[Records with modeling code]
>>>

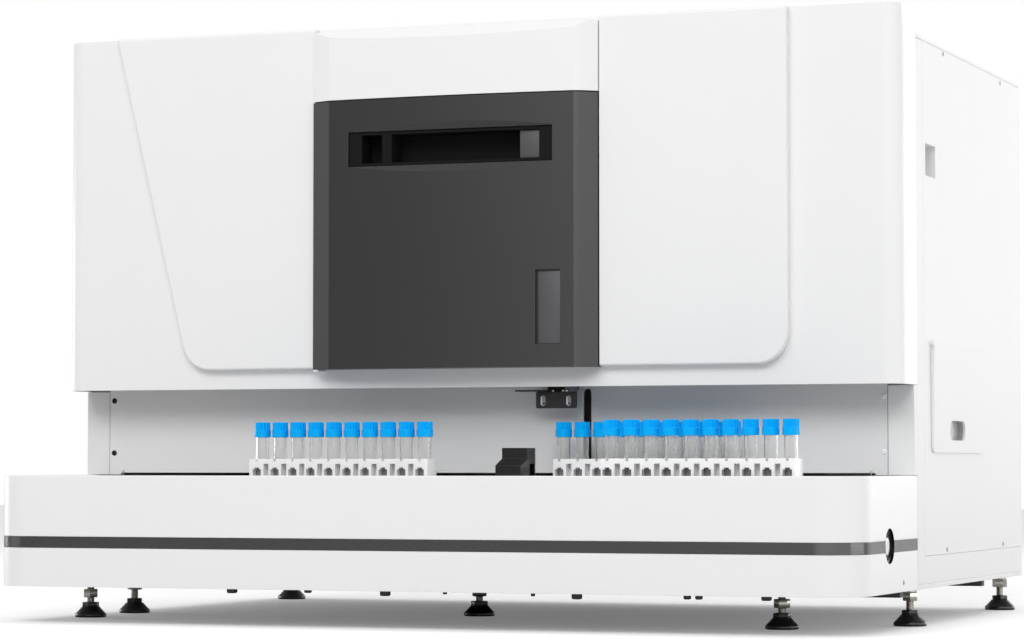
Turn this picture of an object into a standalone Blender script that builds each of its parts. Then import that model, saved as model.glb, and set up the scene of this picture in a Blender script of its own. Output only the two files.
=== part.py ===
"""Bench-top urine analyzer with a sample rack tray in front.

Sizes are in millimetres and turned into metres where a mesh is made. X runs to the
right, Y from the front of the tray to the back, Z up from the surface it stands on.
"""

import math

import bmesh
import bpy
from mathutils import Vector

MM = 0.001
GAP = 0.3                      # clearance between pieces that touch

# Whole machine
HALF = 460.0                   # half of the width over the covers
PROUD = 4.0                    # how far the hatch and the louvres stand out of the sides
BOTTOM = 38.0                  # underside of the chassis
SHEET = 2.0                    # sheet metal
MOULD = 3.0                    # moulded covers
FASCIA_BACK = 225.0            # back edge of the front cover
FRAME_BACK = 706.0             # back of the main frame
HOSE_REACH = 13.4              # how far the hose fittings stand out at the back
FRAME_Y = FASCIA_BACK + GAP
REAR = FRAME_BACK + SHEET + 2 * GAP
DEPTH = REAR + HOSE_REACH

# Tray and its apron
APRON_TOP, APRON_CORNER, APRON_WALL = 151.0, 45.0, 4.0
APRON_BACK = FASCIA_BACK - 1.0
LIP, LIP_THICK = 13.0, 3.0
BAND_LOW, BAND_HIGH, BAND_DEPTH = 77.5, 88.7, 2.0
WELL_FLOOR, WELL_FRONT, WELL_BACK, WELL_CORNER = 99.7, 12.0, 208.0, 33.0
WELL_X = HALF - 13.0
RAIL_HIGH = 3.0                # low rails on the tray floor, which carry the racks
ISLAND_LEFT, ISLAND_RIGHT, ISLAND_BACK = -4.0, 92.0, 150.0
BACK_RAILS = (168.0, 182.0)    # the two rails of the lane behind the island
GUIDE_LEFT, GUIDE_RIGHT, GUIDE_TOP = 57.0, 84.5, 178.7
GUIDE_TOE, GUIDE_STEP, GUIDE_BACK = 106.4, 125.0, 148.0
BUTTON_Y, BUTTON_Z, BEZEL_R, BUTTON_R = 115.0, 83.5, 17.1, 8.8
DISH = 2.0                     # how deep the button sits in its bezel

# Racks and tubes
RACK_LONG, RACK_DEEP, RACK_TOP = 196.6, 25.0, 167.7
TUBE_PITCH, TUBE_COUNT, TUBE_R, TUBE_SETBACK = 20.0, 10, 6.7, 14.0
CAP_LOW, CAP_RING, CAP_TOP, CAP_R, CAP_KNURL_R = 189.8, 197.6, 205.2, 8.3, 8.0
RACKS = {                      # first tube and lane of each rack
    "rack_left": (-195.3, 97.0, 11.4),
    "rack_right_front": (WELL_X - 242.7, 38.0, 8.5),
    "rack_right_back": (104.8, 176.0, 8.5),
}

# Sampling bay
BAY_Y, BAY_LOW, BAY_HIGH = 214.0, 153.4, 258.0
BAY_SEAM = HALF - 27.4
SLOT_X, SLOT_WIDE, SLOT_TOP = 116.8, 8.4, 239.9
NEEDLE_X, NEEDLE_Y, NEEDLE_R = 114.8, 176.0, 0.8

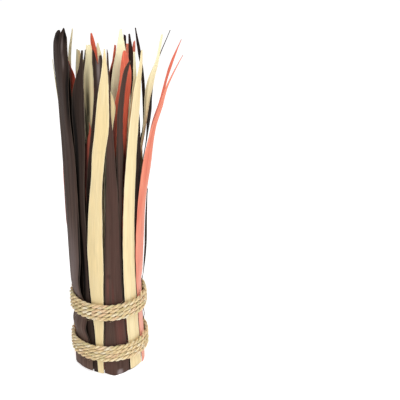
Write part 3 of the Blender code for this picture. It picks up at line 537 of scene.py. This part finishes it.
# finish of each dye: name, colours, roughness, how far a strip's tone shifts it, share of the
# worn rim, and gloss
FINISHES = {
    "cream": ("bleached_cream_leaf", CREAM, 0.52, 0.10, 0.5, 0.25),
    "brown": ("grey_brown_leaf", BROWN, 0.48, 0.35, 0.5, 0.05),
    "dark": ("black_brown_leaf", DARK, 0.48, 0.35, 0.45, 0.03),
    "red": ("coral_red_leaf", RED, 0.46, 0.22, 0.4, 0.3),
}

# grain of a leaf and of a ply: stretch (across, along, from one to the next), detail,
# roughness, and the range of the noise that is spread over 0 to 1
LEAF_GRAIN = {
    "Fibres": ((3.1, 0.045, 1.0), 3.0, 0.6, 0.3, 0.7),
    "Streaks": ((0.62, 0.009, 1.0), 2.0, 0.5, 0.3, 0.7),
    "Patches": ((0.11, 0.021, 1.0), 2.0, 0.5, 0.32, 0.68),
    "Specks": ((1.3, 0.5, 1.0), 3.0, 0.7, 0.60, 0.78),
}
ROPE_GRAIN = {
    "fibres": ((2.6, 0.10, 1.0), 3.0, 0.6, 0.3, 0.7),
    "strands": ((0.9, 0.06, 1.0), 2.0, 0.5, 0.3, 0.7),
}
# what all leaves share: (slope, start) of the shade that the fibres give, of the inner face's
# olive tint and painted shade over the patches and of a mark's strength over the fibres
FIBRE_SHADE = (0.20, 0.90)
INNER_TINT_AND_SHADE = (0.3, 0.55)
MARK_BREAKS = (0.5, 0.6)
SPECK_SHARE = 0.10
RIM_WIDTH = 0.9
RIM_EVENNESS = 0.35
DUST_SHARE = 0.15
DUST_HEIGHT = 9.0
FIBRE_ROUGHNESS = 0.16
SCUFF_ROUGHNESS = 0.15
# strength and depth of the fine relief
LEAF_RELIEF = (0.45, 0.12)
ROPE_RELIEF = (0.8, 0.25)
# (slope, start) of the rope's roughness over its fibres
ROPE_ROUGHNESS = (0.2, 0.6)

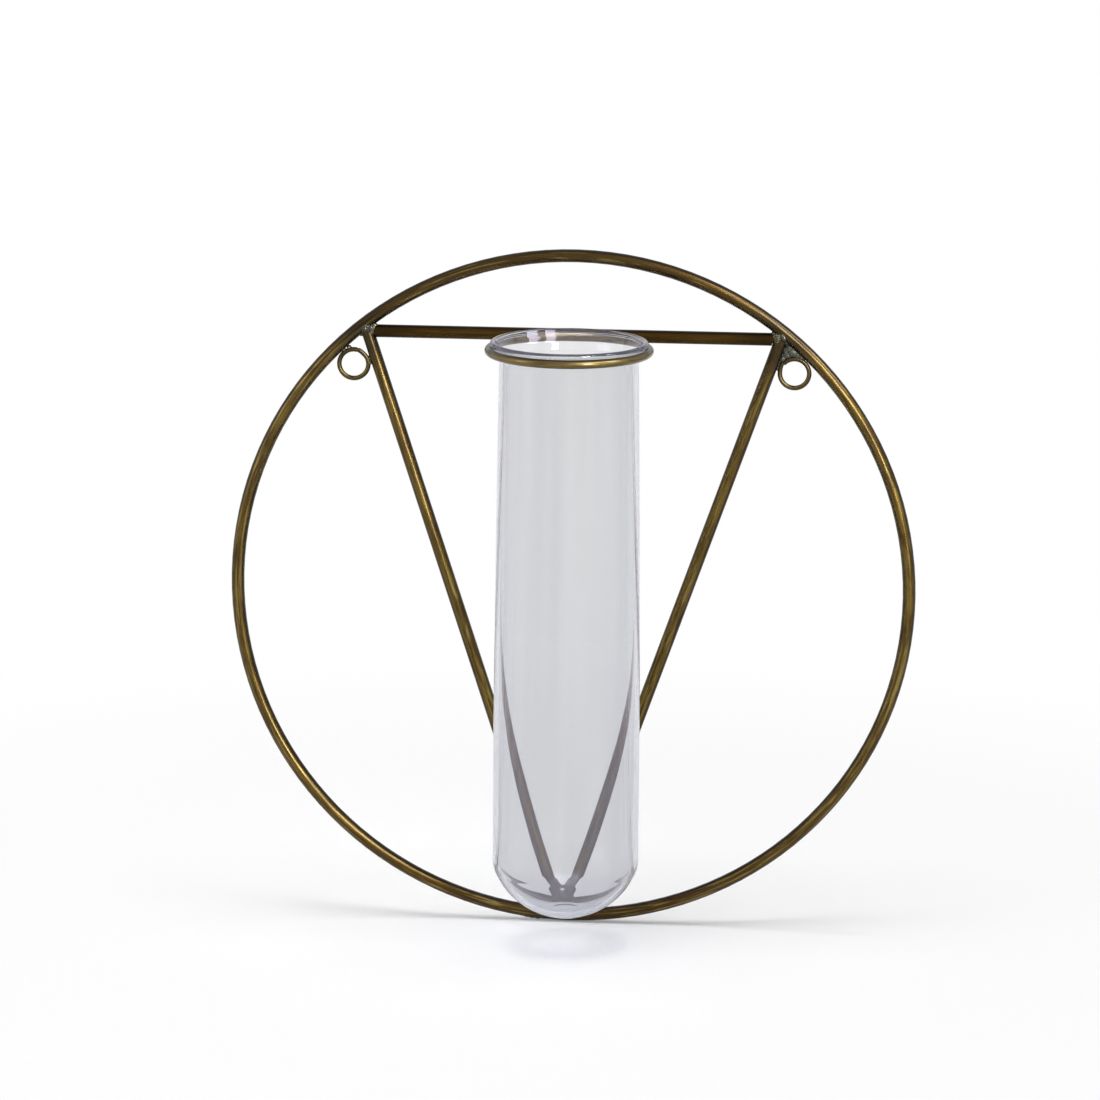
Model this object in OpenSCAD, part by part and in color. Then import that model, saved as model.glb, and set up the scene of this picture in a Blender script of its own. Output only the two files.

<<<

▶ _Given task_: Set out the complete listing exactly as shown.

▶ _Final result_:
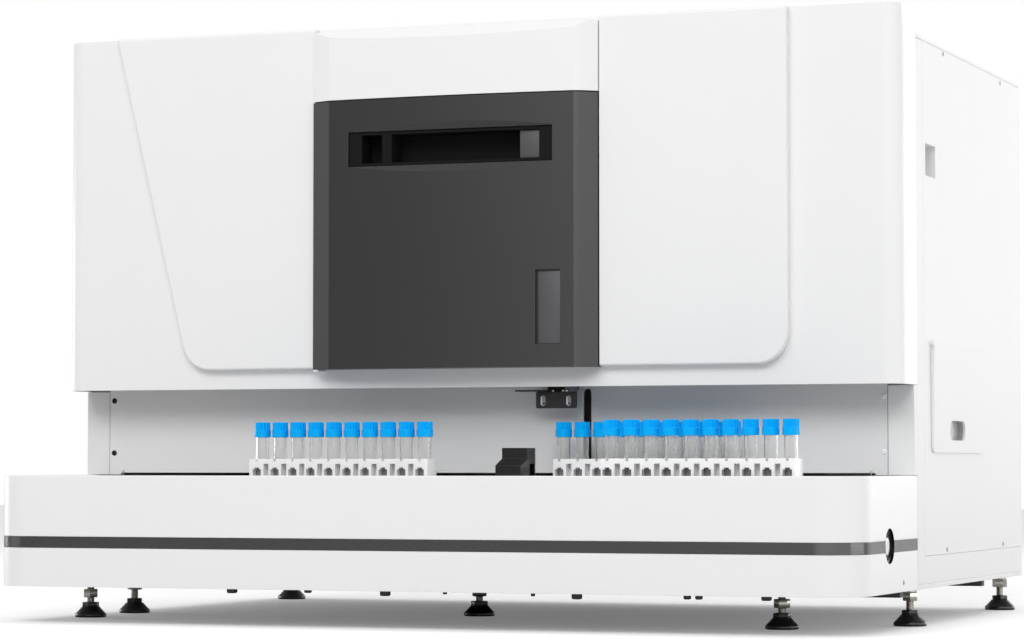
Turn this picture of an object into a standalone Blender script that builds each of its parts. Then import that model, saved as model.glb, and set up the scene of this picture in a Blender script of its own. Output only the two files.
=== part.py ===
"""Bench-top urine analyzer with a sample rack tray in front.

Sizes are in millimetres and turned into metres where a mesh is made. X runs to the
right, Y from the front of the tray to the back, Z up from the surface it stands on.
"""

import math

import bmesh
import bpy
from mathutils import Vector

MM = 0.001
GAP = 0.3                      # clearance between pieces that touch

# Whole machine
HALF = 460.0                   # half of the width over the covers
PROUD = 4.0                    # how far the hatch and the louvres stand out of the sides
BOTTOM = 38.0                  # underside of the chassis
SHEET = 2.0                    # sheet metal
MOULD = 3.0                    # moulded covers
FASCIA_BACK = 225.0            # back edge of the front cover
FRAME_BACK = 706.0             # back of the main frame
HOSE_REACH = 13.4              # how far the hose fittings stand out at the back
FRAME_Y = FASCIA_BACK + GAP
REAR = FRAME_BACK + SHEET + 2 * GAP
DEPTH = REAR + HOSE_REACH

# Tray and its apron
APRON_TOP, APRON_CORNER, APRON_WALL = 151.0, 45.0, 4.0
APRON_BACK = FASCIA_BACK - 1.0
LIP, LIP_THICK = 13.0, 3.0
BAND_LOW, BAND_HIGH, BAND_DEPTH = 77.5, 88.7, 2.0
WELL_FLOOR, WELL_FRONT, WELL_BACK, WELL_CORNER = 99.7, 12.0, 208.0, 33.0
WELL_X = HALF - 13.0
RAIL_HIGH = 3.0                # low rails on the tray floor, which carry the racks
ISLAND_LEFT, ISLAND_RIGHT, ISLAND_BACK = -4.0, 92.0, 150.0
BACK_RAILS = (168.0, 182.0)    # the two rails of the lane behind the island
GUIDE_LEFT, GUIDE_RIGHT, GUIDE_TOP = 57.0, 84.5, 178.7
GUIDE_TOE, GUIDE_STEP, GUIDE_BACK = 106.4, 125.0, 148.0
BUTTON_Y, BUTTON_Z, BEZEL_R, BUTTON_R = 115.0, 83.5, 17.1, 8.8
DISH = 2.0                     # how deep the button sits in its bezel

# Racks and tubes
RACK_LONG, RACK_DEEP, RACK_TOP = 196.6, 25.0, 167.7
TUBE_PITCH, TUBE_COUNT, TUBE_R, TUBE_SETBACK = 20.0, 10, 6.7, 14.0
CAP_LOW, CAP_RING, CAP_TOP, CAP_R, CAP_KNURL_R = 189.8, 197.6, 205.2, 8.3, 8.0
RACKS = {                      # first tube and lane of each rack
    "rack_left": (-195.3, 97.0, 11.4),
    "rack_right_front": (WELL_X - 242.7, 38.0, 8.5),
    "rack_right_back": (104.8, 176.0, 8.5),
}

# Sampling bay
BAY_Y, BAY_LOW, BAY_HIGH = 214.0, 153.4, 258.0
BAY_SEAM = HALF - 27.4
SLOT_X, SLOT_WIDE, SLOT_TOP = 116.8, 8.4, 239.9
NEEDLE_X, NEEDLE_Y, NEEDLE_R = 114.8, 176.0, 0.8

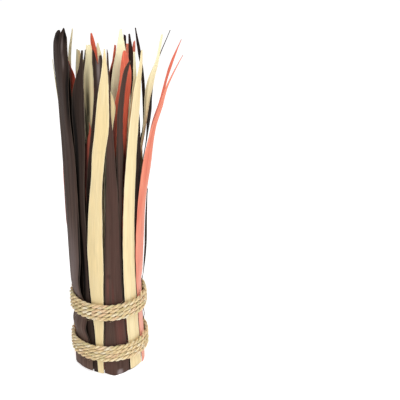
Write part 3 of the Blender code for this picture. It picks up at line 537 of scene.py. This part finishes it.
# finish of each dye: name, colours, roughness, how far a strip's tone shifts it, share of the
# worn rim, and gloss
FINISHES = {
    "cream": ("bleached_cream_leaf", CREAM, 0.52, 0.10, 0.5, 0.25),
    "brown": ("grey_brown_leaf", BROWN, 0.48, 0.35, 0.5, 0.05),
    "dark": ("black_brown_leaf", DARK, 0.48, 0.35, 0.45, 0.03),
    "red": ("coral_red_leaf", RED, 0.46, 0.22, 0.4, 0.3),
}

# grain of a leaf and of a ply: stretch (across, along, from one to the next), detail,
# roughness, and the range of the noise that is spread over 0 to 1
LEAF_GRAIN = {
    "Fibres": ((3.1, 0.045, 1.0), 3.0, 0.6, 0.3, 0.7),
    "Streaks": ((0.62, 0.009, 1.0), 2.0, 0.5, 0.3, 0.7),
    "Patches": ((0.11, 0.021, 1.0), 2.0, 0.5, 0.32, 0.68),
    "Specks": ((1.3, 0.5, 1.0), 3.0, 0.7, 0.60, 0.78),
}
ROPE_GRAIN = {
    "fibres": ((2.6, 0.10, 1.0), 3.0, 0.6, 0.3, 0.7),
    "strands": ((0.9, 0.06, 1.0), 2.0, 0.5, 0.3, 0.7),
}
# what all leaves share: (slope, start) of the shade that the fibres give, of the inner face's
# olive tint and painted shade over the patches and of a mark's strength over the fibres
FIBRE_SHADE = (0.20, 0.90)
INNER_TINT_AND_SHADE = (0.3, 0.55)
MARK_BREAKS = (0.5, 0.6)
SPECK_SHARE = 0.10
RIM_WIDTH = 0.9
RIM_EVENNESS = 0.35
DUST_SHARE = 0.15
DUST_HEIGHT = 9.0
FIBRE_ROUGHNESS = 0.16
SCUFF_ROUGHNESS = 0.15
# strength and depth of the fine relief
LEAF_RELIEF = (0.45, 0.12)
ROPE_RELIEF = (0.8, 0.25)
# (slope, start) of the rope's roughness over its fibres
ROPE_ROUGHNESS = (0.2, 0.6)

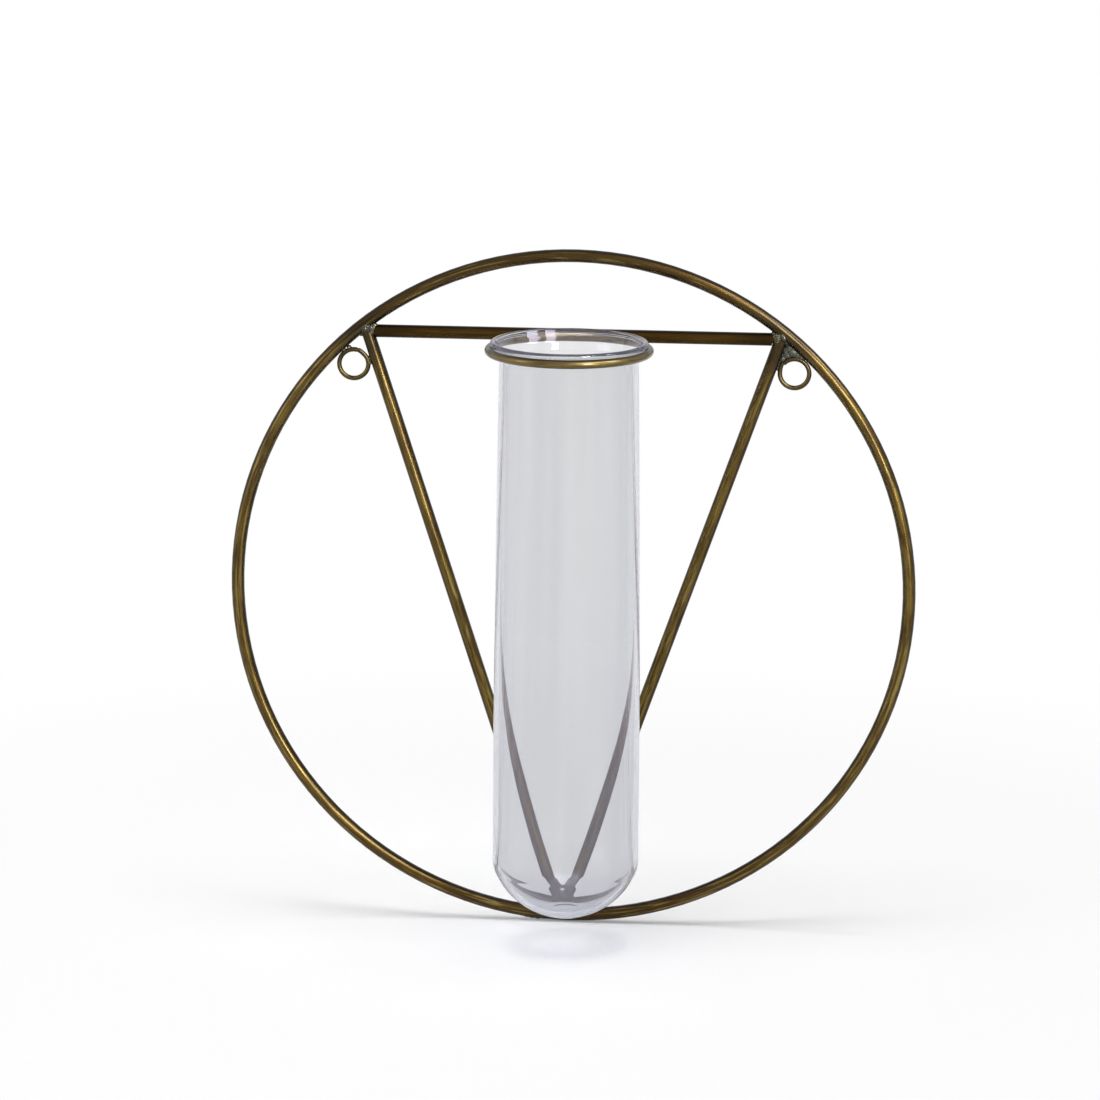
Model this object in OpenSCAD, part by part and in color. Then import that model, saved as model.glb, and set up the scene of this picture in a Blender script of its own. Output only the two files.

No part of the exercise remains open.